Task prompt: Keep to the lines between the one holding "The OpenSCAD and" and the one holding "sharp: Angle in", inclusive, and write them out exactly.

--- begin Input material ---

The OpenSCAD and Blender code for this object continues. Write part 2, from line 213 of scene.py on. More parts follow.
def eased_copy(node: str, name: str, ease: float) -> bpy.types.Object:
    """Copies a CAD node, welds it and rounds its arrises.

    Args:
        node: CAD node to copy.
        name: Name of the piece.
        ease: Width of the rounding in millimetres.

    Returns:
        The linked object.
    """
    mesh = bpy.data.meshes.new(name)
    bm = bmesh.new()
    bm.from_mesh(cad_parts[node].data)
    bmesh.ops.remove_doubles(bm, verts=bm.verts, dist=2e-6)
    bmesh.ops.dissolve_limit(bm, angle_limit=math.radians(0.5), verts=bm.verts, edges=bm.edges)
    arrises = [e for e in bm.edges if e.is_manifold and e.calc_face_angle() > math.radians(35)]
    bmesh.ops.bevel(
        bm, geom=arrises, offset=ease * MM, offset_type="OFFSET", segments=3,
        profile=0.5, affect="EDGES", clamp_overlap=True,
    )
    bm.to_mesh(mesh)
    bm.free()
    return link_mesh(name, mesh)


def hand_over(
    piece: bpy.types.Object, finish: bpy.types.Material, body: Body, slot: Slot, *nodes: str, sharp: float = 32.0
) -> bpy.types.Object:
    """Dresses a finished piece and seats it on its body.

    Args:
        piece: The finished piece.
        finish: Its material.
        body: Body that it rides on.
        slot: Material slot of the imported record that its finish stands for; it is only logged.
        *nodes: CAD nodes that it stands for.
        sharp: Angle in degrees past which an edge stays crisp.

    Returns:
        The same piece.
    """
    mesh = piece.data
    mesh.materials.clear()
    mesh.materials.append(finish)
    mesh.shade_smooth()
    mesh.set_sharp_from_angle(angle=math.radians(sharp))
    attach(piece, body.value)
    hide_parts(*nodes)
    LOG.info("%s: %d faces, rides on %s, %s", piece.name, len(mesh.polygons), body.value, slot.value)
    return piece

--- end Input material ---
--- begin Input material ---

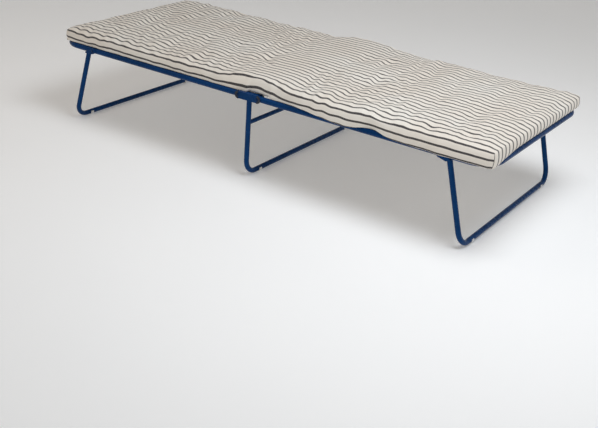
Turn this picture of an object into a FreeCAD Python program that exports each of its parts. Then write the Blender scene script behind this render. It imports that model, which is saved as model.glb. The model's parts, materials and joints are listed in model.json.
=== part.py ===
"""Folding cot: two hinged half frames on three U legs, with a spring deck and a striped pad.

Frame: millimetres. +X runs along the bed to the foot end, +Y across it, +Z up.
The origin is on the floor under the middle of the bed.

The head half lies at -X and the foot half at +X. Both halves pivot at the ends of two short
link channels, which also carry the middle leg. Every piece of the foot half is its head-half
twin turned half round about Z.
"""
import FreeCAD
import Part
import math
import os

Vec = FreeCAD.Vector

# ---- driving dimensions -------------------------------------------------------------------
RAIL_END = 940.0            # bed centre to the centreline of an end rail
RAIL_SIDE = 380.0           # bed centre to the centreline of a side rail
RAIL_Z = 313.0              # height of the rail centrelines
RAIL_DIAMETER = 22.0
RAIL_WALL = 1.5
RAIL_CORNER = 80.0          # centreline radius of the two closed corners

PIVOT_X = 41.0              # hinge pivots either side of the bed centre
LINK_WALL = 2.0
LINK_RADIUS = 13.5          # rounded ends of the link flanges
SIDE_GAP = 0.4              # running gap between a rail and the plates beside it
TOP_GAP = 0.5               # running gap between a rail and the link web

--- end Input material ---

Result:
The OpenSCAD and Blender code for this object continues. Write part 2, from line 213 of scene.py on. More parts follow.
def eased_copy(node: str, name: str, ease: float) -> bpy.types.Object:
    """Copies a CAD node, welds it and rounds its arrises.

    Args:
        node: CAD node to copy.
        name: Name of the piece.
        ease: Width of the rounding in millimetres.

    Returns:
        The linked object.
    """
    mesh = bpy.data.meshes.new(name)
    bm = bmesh.new()
    bm.from_mesh(cad_parts[node].data)
    bmesh.ops.remove_doubles(bm, verts=bm.verts, dist=2e-6)
    bmesh.ops.dissolve_limit(bm, angle_limit=math.radians(0.5), verts=bm.verts, edges=bm.edges)
    arrises = [e for e in bm.edges if e.is_manifold and e.calc_face_angle() > math.radians(35)]
    bmesh.ops.bevel(
        bm, geom=arrises, offset=ease * MM, offset_type="OFFSET", segments=3,
        profile=0.5, affect="EDGES", clamp_overlap=True,
    )
    bm.to_mesh(mesh)
    bm.free()
    return link_mesh(name, mesh)


def hand_over(
    piece: bpy.types.Object, finish: bpy.types.Material, body: Body, slot: Slot, *nodes: str, sharp: float = 32.0
) -> bpy.types.Object:
    """Dresses a finished piece and seats it on its body.

    Args:
        piece: The finished piece.
        finish: Its material.
        body: Body that it rides on.
        slot: Material slot of the imported record that its finish stands for; it is only logged.
        *nodes: CAD nodes that it stands for.
        sharp: Angle in degrees past which an edge stays crisp.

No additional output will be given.